━━ SOURCE MATERIAL

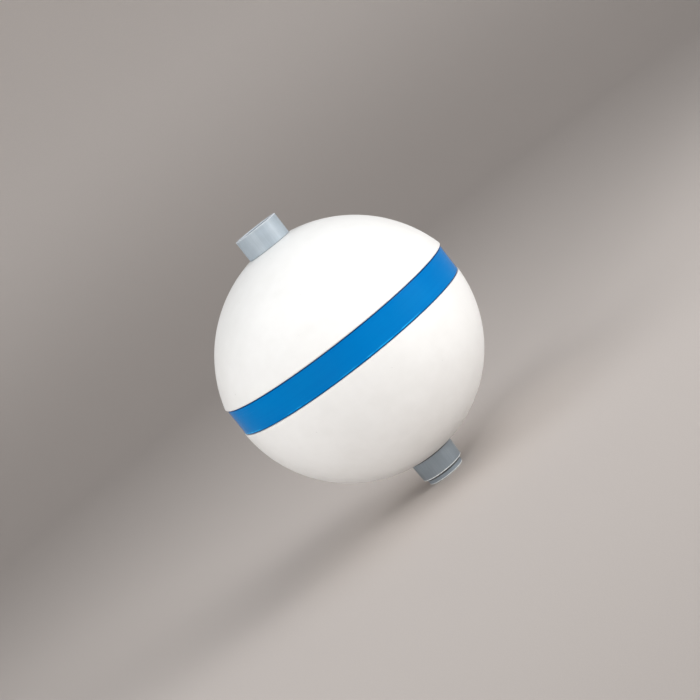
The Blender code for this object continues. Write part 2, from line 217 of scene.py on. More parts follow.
def makeBandMaterial(low, high):
    # glossy blue plastic with faint lines round it, darkened with painted shade at its edges and with a
    # painted highlight line near the lower one
    look = bandLook
    made, feed, coords = startMaterial("blue_band_gloss")
    radius, angle, z = aroundAxis(coords)
    belt = coords.combine(angle * 1.2, radius * 40.0, z * 420.0)
    lines = belt.noise(1.0, 3.0, 0.6)
    cloud = coords.noise(11.0, 3.0)
    colour = (cloud * 0.7 + lines * 0.3).ramp(0.35, 0.65).mix(look["deep"], look["bright"])
    fromEdge = coords.maths("MINIMUM", z - low, high - z)
    # painted highlight: a pale line just above the lower edge, broken up round the band; it also raises the
    # roughness there
    highlightBreakUp = coords.noise(7.0, 3.0).ramp(0.42, 0.60) * coords.noise(90.0, 3.0).ramp(0.30, 0.60)
    highlightLine = (1 - coords.maths("ABSOLUTE", z - (low + look["highlightHeight"])).ramp(0.0004, 0.0010)) * highlightBreakUp
    colour = (highlightLine * 0.90).mix(colour, look["edge"])
    # painted shade: dark blue along both edges, where the grooves beside the shells lie in shade
    colour = (1 - fromEdge.ramp(0.0006, 0.0016)).mix(colour, look["grooveShade"])
    feed("Base Color", colour)
    scratch = belt.scaled(1.6, 1.0, 3.0).noise(1.0, 2.0).ramp(0.66, 0.72)
    smudge = coords.noise(19.0, 4.0).ramp(0.4, 0.8)
    feed("Roughness", 0.13 + smudge * 0.07 + scratch * 0.12 + highlightLine * 0.15)
    relief = coords.noise(240.0, 2.0) * 0.7 + lines * 0.3
    feed("Normal", bumped(coords, relief, 0.16, 0.00005))
    feed("Specular IOR Level", 0.05)
    return made


# the near-white edge colour is partly wear and partly painted highlight; the near-black one is painted shadow
pvcLook = {
    "light": (0.375, 0.438, 0.490), "shade": (0.325, 0.380, 0.425), "speck": (0.16, 0.17, 0.18),
    "wornAndHighlitEdge": (0.88, 0.91, 0.93), "creaseShadow": (0.012, 0.012, 0.014),
}


def makePvcMaterial(name, edges, creases, edgeWearAndHighlight, shadeTint=1.0):
    # Grey pipe plastic with drawn lines along the axis. It is paler round the edges, given as heights, partly
    # wear and partly painted highlight, and has painted shadow in the creases, given as (height, smallest
    # radius, largest radius, half width) in metres.
    look = pvcLook
    made, feed, coords = startMaterial(name)
    # a factor below 1 gives a darker copy of the grey, as painted shade
    light, shade = (tuple(c * shadeTint for c in look[key]) for key in ("light", "shade"))
    radius, angle, z = aroundAxis(coords)
    drawn = coords.combine(angle * 26.0, radius * 60.0, z * 24.0).noise(1.0, 4.0, 0.6)
    cloud = coords.noise(55.0, 4.0)
    colour = (drawn * 0.55 + cloud * 0.45).ramp(0.35, 0.65).mix(light, shade)
    colour = (specks(coords, 0.006, 0.0003, 0.5) * 0.6).mix(colour, look["speck"])
    patchy = coords.noise(330.0, 4.0).ramp(0.35, 0.7)
    wearAndHighlight = 0.0
    # pale edges: partly wear, partly painted highlight
    for height in edges:
        near = (1 - coords.maths("ABSOLUTE", z - height).ramp(0.0007, 0.0012)) * (0.65 + patchy * 0.35)
        wearAndHighlight = near.maths("MAXIMUM", wearAndHighlight, near)
        colour = (near * edgeWearAndHighlight).mix(colour, look["wornAndHighlitEdge"])
    # painted shadow in the creases, where the parts meet or overhang
    for height, inner, outer, half in creases:
        creaseShadow = 1 - coords.maths("ABSOLUTE", z - height).ramp(half, half + 0.0004)
        creaseShadow = creaseShadow * radius.ramp(inner - 0.0002, inner) * (1 - radius.ramp(outer, outer + 0.0003))
        colour = (creaseShadow * 0.95).mix(colour, look["creaseShadow"])
    feed("Base Color", colour)
    smear = coords.noise(42.0, 4.0).ramp(0.35, 0.75)
    feed("Roughness", 0.34 + smear * 0.14 + drawn * 0.06 + wearAndHighlight * 0.15)
    relief = drawn * 0.6 + coords.noise(1500.0, 2.0) * 0.4
    feed("Normal", bumped(coords, relief, 0.25, 0.00007))
    return made


def makeMouldedMaterial(name, light, shade, roughness, grain):
    # plain moulded plastic or rubber with a fine grain
    made, feed, coords = startMaterial(name)
    cloud = coords.noise(70.0, 4.0).ramp(0.35, 0.65)
    dust = coords.noise(400.0, 3.0).ramp(0.55, 0.8)
    colour = cloud.mix(light, shade)
    colour = (dust * 0.10).mix(colour, (0.5, 0.49, 0.47))
    feed("Base Color", colour)
    feed("Roughness", roughness + cloud * 0.10 + dust * 0.06)
    relief = coords.noise(1 / grain, 3.0) * 0.8 + cloud * 0.2
    feed("Normal", bumped(coords, relief, 0.35, 0.00010))
    return made


def makeSteelMaterial():
    # bright stainless steel with fine turning marks
    made, feed, coords = startMaterial("stainless_turned")
    x, y, z = coords.xyz()
    marks = coords.combine(x * 300.0, y * 300.0, z * 5200.0).noise(1.0, 3.0)
    stain = coords.noise(90.0, 4.0).ramp(0.4, 0.75)
    colour = (marks * 0.6 + stain * 0.4).ramp(0.3, 0.7).mix((0.66, 0.66, 0.64), (0.52, 0.52, 0.50))
    feed("Base Color", colour)
    feed("Metallic", 1.0)
    feed("Roughness", 0.20 + marks * 0.14 + stain * 0.10)
    feed("Normal", bumped(coords, marks, 0.20, 0.00004))
    return made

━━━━

## WHAT TO WORK ON
Without changing a word, restate the whole listing.

## RIGHT ANSWER
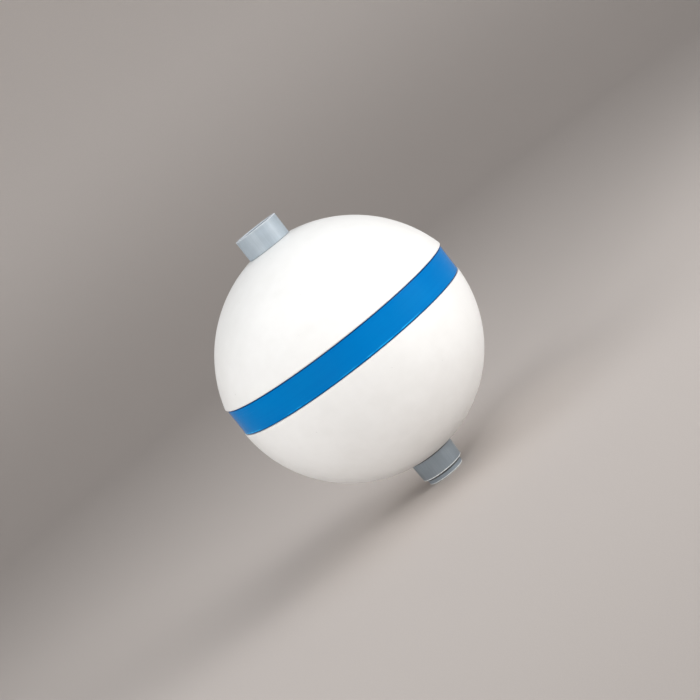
The Blender code for this object continues. Write part 2, from line 217 of scene.py on. More parts follow.
def makeBandMaterial(low, high):
    # glossy blue plastic with faint lines round it, darkened with painted shade at its edges and with a
    # painted highlight line near the lower one
    look = bandLook
    made, feed, coords = startMaterial("blue_band_gloss")
    radius, angle, z = aroundAxis(coords)
    belt = coords.combine(angle * 1.2, radius * 40.0, z * 420.0)
    lines = belt.noise(1.0, 3.0, 0.6)
    cloud = coords.noise(11.0, 3.0)
    colour = (cloud * 0.7 + lines * 0.3).ramp(0.35, 0.65).mix(look["deep"], look["bright"])
    fromEdge = coords.maths("MINIMUM", z - low, high - z)
    # painted highlight: a pale line just above the lower edge, broken up round the band; it also raises the
    # roughness there
    highlightBreakUp = coords.noise(7.0, 3.0).ramp(0.42, 0.60) * coords.noise(90.0, 3.0).ramp(0.30, 0.60)
    highlightLine = (1 - coords.maths("ABSOLUTE", z - (low + look["highlightHeight"])).ramp(0.0004, 0.0010)) * highlightBreakUp
    colour = (highlightLine * 0.90).mix(colour, look["edge"])
    # painted shade: dark blue along both edges, where the grooves beside the shells lie in shade
    colour = (1 - fromEdge.ramp(0.0006, 0.0016)).mix(colour, look["grooveShade"])
    feed("Base Color", colour)
    scratch = belt.scaled(1.6, 1.0, 3.0).noise(1.0, 2.0).ramp(0.66, 0.72)
    smudge = coords.noise(19.0, 4.0).ramp(0.4, 0.8)
    feed("Roughness", 0.13 + smudge * 0.07 + scratch * 0.12 + highlightLine * 0.15)
    relief = coords.noise(240.0, 2.0) * 0.7 + lines * 0.3
    feed("Normal", bumped(coords, relief, 0.16, 0.00005))
    feed("Specular IOR Level", 0.05)
    return made


# the near-white edge colour is partly wear and partly painted highlight; the near-black one is painted shadow
pvcLook = {
    "light": (0.375, 0.438, 0.490), "shade": (0.325, 0.380, 0.425), "speck": (0.16, 0.17, 0.18),
    "wornAndHighlitEdge": (0.88, 0.91, 0.93), "creaseShadow": (0.012, 0.012, 0.014),
}


def makePvcMaterial(name, edges, creases, edgeWearAndHighlight, shadeTint=1.0):
    # Grey pipe plastic with drawn lines along the axis. It is paler round the edges, given as heights, partly
    # wear and partly painted highlight, and has painted shadow in the creases, given as (height, smallest
    # radius, largest radius, half width) in metres.
    look = pvcLook
    made, feed, coords = startMaterial(name)
    # a factor below 1 gives a darker copy of the grey, as painted shade
    light, shade = (tuple(c * shadeTint for c in look[key]) for key in ("light", "shade"))
    radius, angle, z = aroundAxis(coords)
    drawn = coords.combine(angle * 26.0, radius * 60.0, z * 24.0).noise(1.0, 4.0, 0.6)
    cloud = coords.noise(55.0, 4.0)
    colour = (drawn * 0.55 + cloud * 0.45).ramp(0.35, 0.65).mix(light, shade)
    colour = (specks(coords, 0.006, 0.0003, 0.5) * 0.6).mix(colour, look["speck"])
    patchy = coords.noise(330.0, 4.0).ramp(0.35, 0.7)
    wearAndHighlight = 0.0
    # pale edges: partly wear, partly painted highlight
    for height in edges:
        near = (1 - coords.maths("ABSOLUTE", z - height).ramp(0.0007, 0.0012)) * (0.65 + patchy * 0.35)
        wearAndHighlight = near.maths("MAXIMUM", wearAndHighlight, near)
        colour = (near * edgeWearAndHighlight).mix(colour, look["wornAndHighlitEdge"])
    # painted shadow in the creases, where the parts meet or overhang
    for height, inner, outer, half in creases:
        creaseShadow = 1 - coords.maths("ABSOLUTE", z - height).ramp(half, half + 0.0004)
        creaseShadow = creaseShadow * radius.ramp(inner - 0.0002, inner) * (1 - radius.ramp(outer, outer + 0.0003))
        colour = (creaseShadow * 0.95).mix(colour, look["creaseShadow"])
    feed("Base Color", colour)
    smear = coords.noise(42.0, 4.0).ramp(0.35, 0.75)
    feed("Roughness", 0.34 + smear * 0.14 + drawn * 0.06 + wearAndHighlight * 0.15)
    relief = drawn * 0.6 + coords.noise(1500.0, 2.0) * 0.4
    feed("Normal", bumped(coords, relief, 0.25, 0.00007))
    return made


def makeMouldedMaterial(name, light, shade, roughness, grain):
    # plain moulded plastic or rubber with a fine grain
    made, feed, coords = startMaterial(name)
    cloud = coords.noise(70.0, 4.0).ramp(0.35, 0.65)
    dust = coords.noise(400.0, 3.0).ramp(0.55, 0.8)
    colour = cloud.mix(light, shade)
    colour = (dust * 0.10).mix(colour, (0.5, 0.49, 0.47))
    feed("Base Color", colour)
    feed("Roughness", roughness + cloud * 0.10 + dust * 0.06)
    relief = coords.noise(1 / grain, 3.0) * 0.8 + cloud * 0.2
    feed("Normal", bumped(coords, relief, 0.35, 0.00010))
    return made


def makeSteelMaterial():
    # bright stainless steel with fine turning marks
    made, feed, coords = startMaterial("stainless_turned")
    x, y, z = coords.xyz()
    marks = coords.combine(x * 300.0, y * 300.0, z * 5200.0).noise(1.0, 3.0)
    stain = coords.noise(90.0, 4.0).ramp(0.4, 0.75)
    colour = (marks * 0.6 + stain * 0.4).ramp(0.3, 0.7).mix((0.66, 0.66, 0.64), (0.52, 0.52, 0.50))
    feed("Base Color", colour)
    feed("Metallic", 1.0)
    feed("Roughness", 0.20 + marks * 0.14 + stain * 0.10)
    feed("Normal", bumped(coords, marks, 0.20, 0.00004))
    return made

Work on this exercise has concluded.